Of course, that little heart-stopper doesn't begin to describe what I've
watched from the pits while Jeff is out trying to keep the Camaro more or
less in one piece for three hundred laps at South Sound speedway.  Do you
know what I'm talking about if I say "the line"?  Well, the line is almost
meaningless in a crowded short-track oval race.  You can start your
turn-down at the outside and shoot for the apex, except there are probably
three other cars there, two of them trying to pass you on the inside because
you left them three lanes of clear track, and the other one probably heading
up towards the wall backwards from trying not to be passed by the rest of
you.  So your sense of "the line" suddenly becomes a matter of not hitting
the cars that are now squirreling around trying not to hit each OTHER.  It's
not a matter of reaction time -- if you have to react, it's probably too

And then there's Jeff's favorite: coming off the corner, heading down the
straight at 75-80 mph in the middle of a pack of cars, passing some and
trying to stay ahead of the fast guys, and suddenly it's a brown-out because
someone in front of you went off in the dirt and kicked up a cloud of dust
in which you can't see three feet in any direction.  If you slow down too
much, the cars behind you will collect you and smash you up into the wall;
if you don't slow down enough, you'll get to the end of the straight and
punch into the wall on your own.  Unless the car that went off is now
sideways in front of you, and you won't know it till you hit it.
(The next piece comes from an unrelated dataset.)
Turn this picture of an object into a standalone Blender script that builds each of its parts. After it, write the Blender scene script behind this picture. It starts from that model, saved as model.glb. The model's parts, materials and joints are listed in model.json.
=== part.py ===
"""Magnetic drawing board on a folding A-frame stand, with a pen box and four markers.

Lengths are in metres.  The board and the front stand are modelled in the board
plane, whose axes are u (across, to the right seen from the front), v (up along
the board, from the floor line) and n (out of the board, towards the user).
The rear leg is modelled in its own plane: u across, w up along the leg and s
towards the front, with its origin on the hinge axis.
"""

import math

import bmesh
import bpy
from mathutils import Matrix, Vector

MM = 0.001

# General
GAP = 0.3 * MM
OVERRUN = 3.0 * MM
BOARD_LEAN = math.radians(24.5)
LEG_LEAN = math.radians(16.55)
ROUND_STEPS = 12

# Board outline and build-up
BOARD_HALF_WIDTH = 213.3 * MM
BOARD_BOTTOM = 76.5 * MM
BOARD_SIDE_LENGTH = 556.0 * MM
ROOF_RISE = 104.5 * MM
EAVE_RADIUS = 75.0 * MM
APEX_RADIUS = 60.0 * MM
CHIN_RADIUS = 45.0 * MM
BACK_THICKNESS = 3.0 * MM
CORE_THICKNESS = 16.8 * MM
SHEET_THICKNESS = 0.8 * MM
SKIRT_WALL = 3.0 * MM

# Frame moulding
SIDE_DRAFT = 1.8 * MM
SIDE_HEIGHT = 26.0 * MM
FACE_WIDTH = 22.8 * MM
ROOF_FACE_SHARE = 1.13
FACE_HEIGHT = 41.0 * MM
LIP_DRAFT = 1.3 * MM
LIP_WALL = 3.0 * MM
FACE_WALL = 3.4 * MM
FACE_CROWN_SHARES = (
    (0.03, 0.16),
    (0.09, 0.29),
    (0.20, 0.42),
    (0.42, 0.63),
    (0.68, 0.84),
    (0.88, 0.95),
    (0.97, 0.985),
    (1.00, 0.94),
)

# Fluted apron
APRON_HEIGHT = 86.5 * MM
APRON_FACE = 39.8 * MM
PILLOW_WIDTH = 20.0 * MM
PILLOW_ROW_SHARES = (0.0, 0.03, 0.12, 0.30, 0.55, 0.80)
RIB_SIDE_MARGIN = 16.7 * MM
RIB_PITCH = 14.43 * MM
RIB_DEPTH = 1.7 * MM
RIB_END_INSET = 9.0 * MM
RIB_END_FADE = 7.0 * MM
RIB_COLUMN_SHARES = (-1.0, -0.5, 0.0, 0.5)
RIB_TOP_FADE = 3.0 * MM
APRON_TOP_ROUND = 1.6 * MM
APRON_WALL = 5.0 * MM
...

So having sat in the seat of road-race cars and stood in the pits of an
oval-track racer, I'd have to say that the enormous amount of skill is
devoted to keeping the car on the pavement and going the right direction, in
the face of 20 or 30 other people trying to do it faster than you, and at a
speed at which you have really no basis of comparison, no matter how fast
you think you've taken your Audi on the freeway.  Oh, sure, on TV it looks
like they're just taxi drivers.  Try it sometime.  Jeff rents his Camaro out
to people who want to get a feel for it.  If you're ever in the Portland,
Oregon area, drop me a line, we'll arrange a ride for you.  It's... intense.
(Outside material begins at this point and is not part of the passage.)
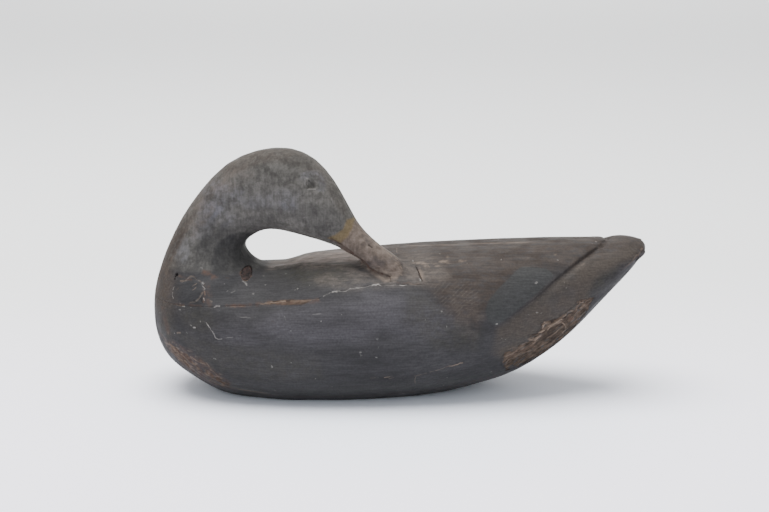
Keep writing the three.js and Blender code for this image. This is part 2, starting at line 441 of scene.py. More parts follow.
# Narrow marks on the near side: half width, how strong it is, then x and z of each corner of its line
strokes = {
    "pale": [
        (0.6, 0.9, -152.3, 68.3, -151.6, 67.4),
        (0.4, 0.85, -152.1, 68, -150.6, 66.3, -147.8, 62.6, -146.2, 59.5, -144.6, 57.3),
        (0.38, 0.65, -144.6, 57.3, -142.5, 56.4, -139.8, 56.3), (0.4, 0.28, -136.6, 57.6, -131, 58.3),
        (0.7, 0.7, -162.5, 63.4, -161.5, 63.6), (0.5, 0.45, -164.6, 64.9, -163.9, 64.5),
        (0.7, 0.8, -171.8, 78.1, -170, 78), (0.6, 0.45, -174.9, 75.1, -173.6, 75.3),
        (0.5, 0.4, -165.4, 78, -164.4, 78.2), (0.6, 0.75, -146, 80.3, -141.5, 80.7),
        (0.45, 0.4, -180, 90.6, -180.4, 88.4), (0.45, 0.35, -180.6, 86.6, -180, 83),
        (0.45, 0.45, -157, 94.3, -153.7, 91.6), (0.6, 0.8, -154.2, 85.2, -153.8, 83.8),
        (0.7, 0.6, -158.3, 105.5, -157, 105.2), (0.5, 0.45, -125, 95.9, -121, 93.9),
        (0.6, 0.4, -91.4, 99.3, -90.2, 99.6), (0.6, 0.22, -132.8, 89.2, -129.5, 90.6),
        (0.6, 0.3, -115.9, 89.5, -115.3, 89.4), (0.6, 0.22, -126.7, 74.2, -117, 73.1),
        (0.5, 0.2, -90, 75.2, -89.1, 73.5, -88.5, 71.5), (0.5, 0.25, -67.5, 77.4, -62, 77.9),
        (0.55, 0.9, -53.2, 92.4, -49, 92.9), (0.45, 0.5, -49, 92.9, -44, 93.5, -37, 94.7),
        (0.55, 0.95, -37, 94.7, -30, 96), (0.4, 0.45, -30, 96, -22, 97), (0.55, 0.9, -22, 97, -15, 97.3),
        (0.4, 0.25, -13, 97.4, -3, 97.7), (0.5, 0.75, -0.5, 97.8, 5, 97.8),
        (0.4, 0.4, -60, 89.6, -53.6, 92.2), (0.75, 0.3, -75.6, 179.2, -72.6, 178),
        (0.45, 0.32, -74.8, 177, -75, 172.6), (0.5, 0.42, -73.4, 169.9, -66.4, 169.6),
        (0.4, 0.32, -67.8, 168.2, -63.6, 167.9), (0.6, 0.16, -54, 162.8, -53.2, 156.8),
        (0.6, 0.13, -85, 146.5, -73, 147.5), (0.6, 0.8, 75.4, 67.8, 76.4, 67.8),
        (0.5, 0.5, -19.4, 44, -18.7, 43.8), (0.5, 0.14, -77, 41.6, -72, 41.4),
    ],
    "tan": [
        (0.5, 0.35, -191.8, 78.9, -185.9, 78.5, -180, 78.2, -171.5, 78.3),
        (0.45, 0.35, -174.5, 95.4, -169, 96.3, -165, 97.1), (0.4, 0.4, -165, 92.9, -160.8, 94.8),
        (0.4, 0.35, -165, 90.4, -161, 92.6), (0.5, 0.5, -154.2, 89.8, -153.6, 87.6),
        (0.9, 0.5, -149.2, 83.9, -148, 83.7), (0.9, 0.45, -176.6, 56.9, -174.4, 57.8),
        (0.5, 0.35, -133, 81.1, -128, 81, -121, 81.9), (0.6, 0.75, -111, 82.9, -98, 84.6, -89, 85.2),
        (0.7, 0.35, -86, 85.6, -72, 86.9, -64, 88), (0.45, 0.5, 7.4, 97.7, 15.3, 98),
        (1.4, 0.07, -188, 96.7, -184, 107, -179, 118, -166, 139.5, -153.5, 157.5, -141, 172, -130.7, 183),
        (0.9, 0.12, -30, 129.6, -18.5, 120, -9.5, 112, -4, 106.5), (0.5, 0.8, -18.5, 110.4, -15.4, 109.8),
        (0.5, 0.55, -13.6, 107.1, -12.3, 106.7), (0.6, 0.5, -9, 102, -3.5, 102.6),
        (0.5, 0.5, -9.4, 119.4, -6.6, 117.4), (0.5, 0.55, -4.8, 116.8, -2.2, 114.6),
        (0.5, 0.5, -4.2, 112.6, -1.6, 110.6), (0.5, 0.5, -0.2, 110, 2.2, 107),
        (0.5, 0.35, -7, 108.4, -4.6, 106.6), (0.5, 0.4, -0.6, 105.4, 1.6, 103.8),
        (0.5, 0.3, -5, 99.8, -1, 100.2), (0.5, 0.3, -12, 100.4, -8.6, 100.2),
        (0.9, 0.65, -173.5, 37.6, -170.5, 35), (0.7, 0.6, -166, 37.4, -161, 34.6, -156, 33.2),
        (0.9, 0.35, -153.5, 34.6, -151, 31), (0.6, 0.35, -150, 28, -146, 24.4, -143.6, 21),
        (0.6, 0.45, -146.4, 18.5, -139, 15.4), (0.7, 0.4, -184, 45, -180, 43.2, -176, 42.6),
        (0.6, 0.4, -181, 37.6, -174, 31.4), (0.7, 0.4, -140.5, 12.6, -136.5, 10.2),
        (0.55, 0.7, -12.5, 24.9, -6, 25.9), (0.4, 0.4, -8.6, 23.8, -4.6, 24.6),
        (0.5, 0.3, -23, 25.2, -20, 25.6), (0.45, 0.35, 11, 25.4, 17, 26.8, 21, 28.2),
        (0.45, 0.5, 24, 28.8, 32, 30.6, 38, 32.6), (0.7, 0.9, 38, 32.6, 43.5, 34.2, 48.6, 35.6),
        (0.5, 0.4, 12.6, 25, 12, 20, 12.4, 17), (0.8, 0.18, 140, 106, 147, 109.4),
    ],
    "flakes": [
        (2.2, 0.45, 116, 60, 122, 62.6, 128, 63), (1.9, 1, 113.7, 61, 114.6, 65, 118.6, 64.2),
        (1.1, 1, 110.5, 56.4, 117, 59.6, 122.4, 63.4, 128.8, 66),
        (0.7, 0.85, 116.5, 56.4, 121.5, 60.6, 126.4, 63.6), (0.9, 0.6, 112, 54, 117.5, 57.8),
        (0.8, 0.7, 125.4, 61.6, 129.5, 62.6, 132.6, 60, 133.4, 56.3, 132, 51.5),
        (2.4, 0.8, 103.5, 51.6, 107.9, 49.6, 111.8, 52), (1.2, 0.45, 106, 46.6, 110.6, 47.6),
        (0.9, 0.55, 141.4, 71.4, 141.6, 76.4, 143.4, 79.4, 146.4, 78.4), (0.9, 0.45, 144.6, 72.5, 148.6, 76),
        (0.5, 0.3, 147.4, 80, 151.4, 84.6), (0.9, 0.6, 130.4, 68.6, 134.6, 72, 137.6, 72.6),
        (1.5, 0.45, 84, 36.4, 91.8, 40.6, 99, 43), (1.1, 0.42, 90, 33.4, 99, 37.6, 107, 39.2),
        (1.1, 0.36, 104, 34.4, 112, 40.2, 119, 44), (1.1, 0.35, 86, 44.4, 92, 46),
        (1, 0.45, 84, 30, 88, 33.4, 92, 34.4), (1, 0.4, 96, 47.6, 101, 49),
        (0.9, 0.4, 118, 48.6, 126, 52.4, 131, 58),
    ],
    "rust": [
        (2.8, 0.9, -155.4, 102.4, -150, 100.4, -147, 99), (1.5, 0.6, -176, 98.6, -165.6, 97),
        (3.4, 0.6, -153, 93.9, -150.5, 88, -150.5, 82.5), (1.4, 0.9, -155, 91.2, -153.6, 87, -154.6, 82.6),
        (1.2, 0.5, -166, 79.4, -157, 80.2), (1.2, 0.4, -178, 78.8, -171, 79.2),
        (1.7, 0.8, -136, 81.2, -117, 82.1), (2.4, 0.5, -112, 83, -86, 84.6, -64, 87),
        (1, 0.45, -54, 129, -46, 124.4, -38, 119), (1.6, 0.95, -38, 119, -32, 114.6, -28, 112, -24.6, 108),
        (1, 0.8, -24, 107.6, -19.4, 105.4, -14, 103.8), (2, 0.55, -48, 123, -38, 116, -30.5, 110.5),
        (3.4, 0.6, -188.6, 72.5, -186.7, 64.5, -184.3, 55.1), (1.9, 0.7, 139, 62.6, 135.6, 66.4),
        (1.9, 0.6, 86, 35.8, 96, 41.6), (1.6, 0.5, 104, 43.6, 98, 40.4),
        (0.9, 0.5, 196.5, 117.5, 190.5, 110.6), (1.2, 0.3, 37, 32.4, 49, 35.8), (1, 0.4, -2, 99.4, 9, 98.8),
    ],
    "dark": [
        (0.6, 0.22, -77, 41.4, -62, 41, -40, 42.4), (0.8, 0.22, 28, 57.5, 46, 57),
        (0.8, 0.2, 32, 54, 48, 53), (0.8, 0.2, 26, 50.5, 40, 50), (0.8, 0.2, 34, 47, 46, 46),
        (0.7, 0.5, -168, 96.4, -160, 98.6), (0.8, 0.7, -157, 84.6, -155.4, 82.4),
        (0.7, 0.5, -162.6, 83.6, -161.4, 82.6), (0.5, 0.45, -0.6, 112.4, 2.8, 108.8),
        (0.5, 0.3, -5, 113.8, -3, 112.4), (0.7, 0.6, 99.6, 48.8, 101.8, 46.4),
        (0.9, 0.5, 109.2, 58.6, 112, 62.6, 113, 59), (0.4, 0.45, 119.4, 58.6, 125.4, 63),
        (0.8, 0.5, 103.4, 43, 106.4, 40.8), (0.7, 0.5, 133.6, 69.4, 137, 70.4),
        (0.8, 0.4, 134.6, 62.4, 136.6, 58.4), (0.5, 0.5, 143.2, 72, 145, 77),
        (0.6, 0.4, 106.8, 36, 114.8, 43.4), (0.9, 0.85, -71.8, 176.2, -69.8, 174.4, -68, 171.6),
        (0.5, 0.45, -73.4, 175.8, -73.8, 172.8, -71.4, 171, -69, 170.8),
    ],
}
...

Even at the comparatively low speeds that this spec-class racing series
achieves.  But that'll give you a little bit of respect for what it takes to
do this.  I've stood in the infield at the Indy 500 and been struck
nerveless by the sheer size of the place. I can't imagine what it takes to
go around it at 240 mph for three hours.

In short -- I'm not going to say you have to LIKE watching oval track racing
on television.  Hell, *I* don't particularly LIKE watching oval track racing
on television.  But I believe you can have no real grounds for questioning
the talent or skill of the drivers out there doing things you cannot begin
to get a taste of unless you've done it, or something enough like it, for
yourself.  And if you'd done it yourself, even at a lower speed or in a
less-expensive series, you'd know what it takes, and you wouldn't ask.